All of these major features were released without anything (publicly) resembling a roadmap, design, goals or an outline of what problems were being solved. I do believe that these things exist in some form in private, but the output of the work does not indicate their existence. You can look at another DAW’s release and see very clearly what problems they were trying to solve, their goals, and that someone was in the background aggressively trimming out anything that didn’t meet that specification. REAPER features come out like a rock-salt shotgun blast. There’s an initial blast and when you look down there’s a seemingly arbitrary pattern of small bits that form the feature.

That shotgun-like approach to features/bug-fixes is a boon to people with niche workflows. Every REAPER release is filled with bug fixes and small additions that remove blocks to specific workflows. Very few REAPER releases come with a targeted and opinionated introduction or revamp of a feature.

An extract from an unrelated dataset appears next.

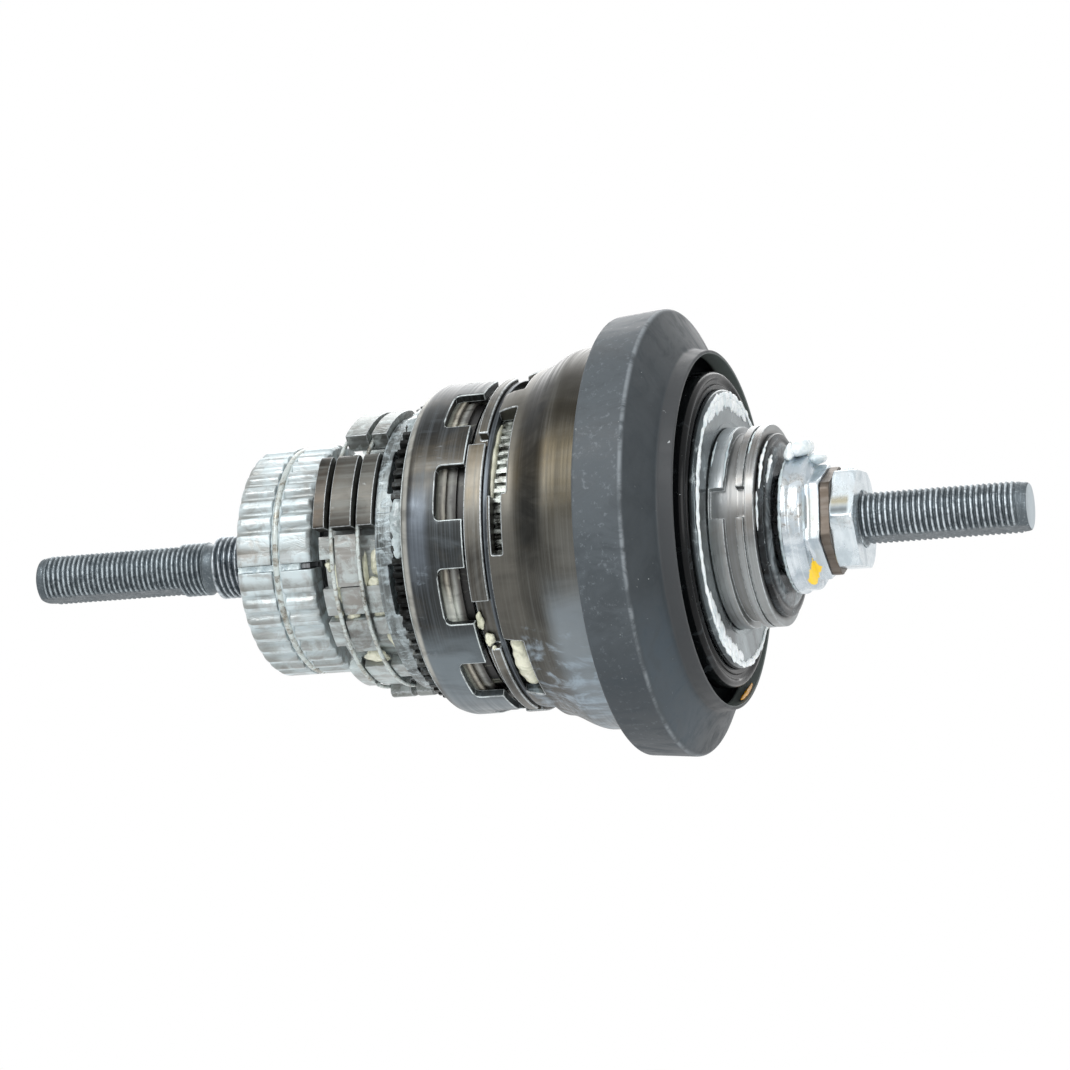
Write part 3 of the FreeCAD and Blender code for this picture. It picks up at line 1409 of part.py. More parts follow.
def write_all():
    os.makedirs("parts", exist_ok=True)
    for sub_part in sub_parts:
        sub_part.Shape.exportStep(os.path.join("parts", sub_part.Label + ".step"))
        print(sub_part.Label, len(sub_part.Shape.Solids), round(sub_part.Shape.Volume, 1))


make_all()
document.recompute()
check_all()
write_all()
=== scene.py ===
"""Looks of an internal hub gear unit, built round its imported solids.

The axle lies along X with the drive side at +X. Every shape is worked out in millimetres on a
grid of stations along the axle, radii and turns about it, and put into metres once, where a mesh
is made. A turn "phi" counts degrees about X from +Z towards -Y, so 90 faces the front.
"""

from __future__ import annotations

import logging
import math
from dataclasses import dataclass, field
from enum import Enum
from typing import Callable, Sequence, Union

import bpy
import numpy as np
from mathutils import Matrix


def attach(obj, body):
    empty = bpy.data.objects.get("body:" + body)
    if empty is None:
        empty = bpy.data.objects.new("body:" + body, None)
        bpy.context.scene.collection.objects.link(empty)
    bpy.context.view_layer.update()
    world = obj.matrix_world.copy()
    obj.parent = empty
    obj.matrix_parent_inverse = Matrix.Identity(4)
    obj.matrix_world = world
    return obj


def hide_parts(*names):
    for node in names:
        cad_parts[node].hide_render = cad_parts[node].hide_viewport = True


Array = np.ndarray
Piece = bpy.types.Object
Socket = bpy.types.NodeSocket
Screen = tuple[int, int, int]  # a colour's screen values, from 0 to 255
Span = tuple[float, float]
Triple = tuple[float, float, float]
Value = Union[float, Socket]

MM = 0.001
FULL_TURN = 360.0
FAR = 99.0  # a radius beyond the whole object
CLOSE = 1e-6  # lengths nearer than this are the same
log = logging.getLogger("hub_gear_unit")

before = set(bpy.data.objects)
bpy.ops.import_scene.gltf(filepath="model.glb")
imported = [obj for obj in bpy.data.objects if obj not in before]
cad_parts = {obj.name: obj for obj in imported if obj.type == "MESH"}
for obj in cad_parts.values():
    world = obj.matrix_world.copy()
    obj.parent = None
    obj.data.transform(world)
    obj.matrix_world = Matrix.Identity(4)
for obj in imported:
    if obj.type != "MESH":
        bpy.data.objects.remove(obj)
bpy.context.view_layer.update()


# Shapes


def place(x: Array | float, r: Array, phi: Array | float) -> Array:
    """Points from stations, radii and turns: (x, -r sin phi, r cos phi), in millimetres.

    Args:
        x, r, phi: Values or arrays that broadcast to one shape.

    Returns:
        The points, one row each.
    """
    turn = np.radians(phi)
    points = np.stack(np.broadcast_arrays(x, -r * np.sin(turn), r * np.cos(turn)), axis=-1)
    return points.reshape(-1, 3)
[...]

If you know exactly how you want to work, then REAPER is incredible. You can build your workflow and craft the DAW experience of your dreams (though your dreams will become warped along the way!).

If you don’t want to think about how you work, then REAPER will fight you every step of the way.

What about me? I somehow made it so that I can’t get a right-click menu for items anymore. Bleh. I’m done… for now.

Meta

This post took:

P.S.

Preferences->Mouse->Mouse Modifiers->Arrange View->right drag->default action Setting this to “Select time” breaks right click menus on items.

The fact that this is possible galls me to the core.

Somehow this entire experience has made me miss Studio One… If you know me, then the gravity of that statement will hit hard.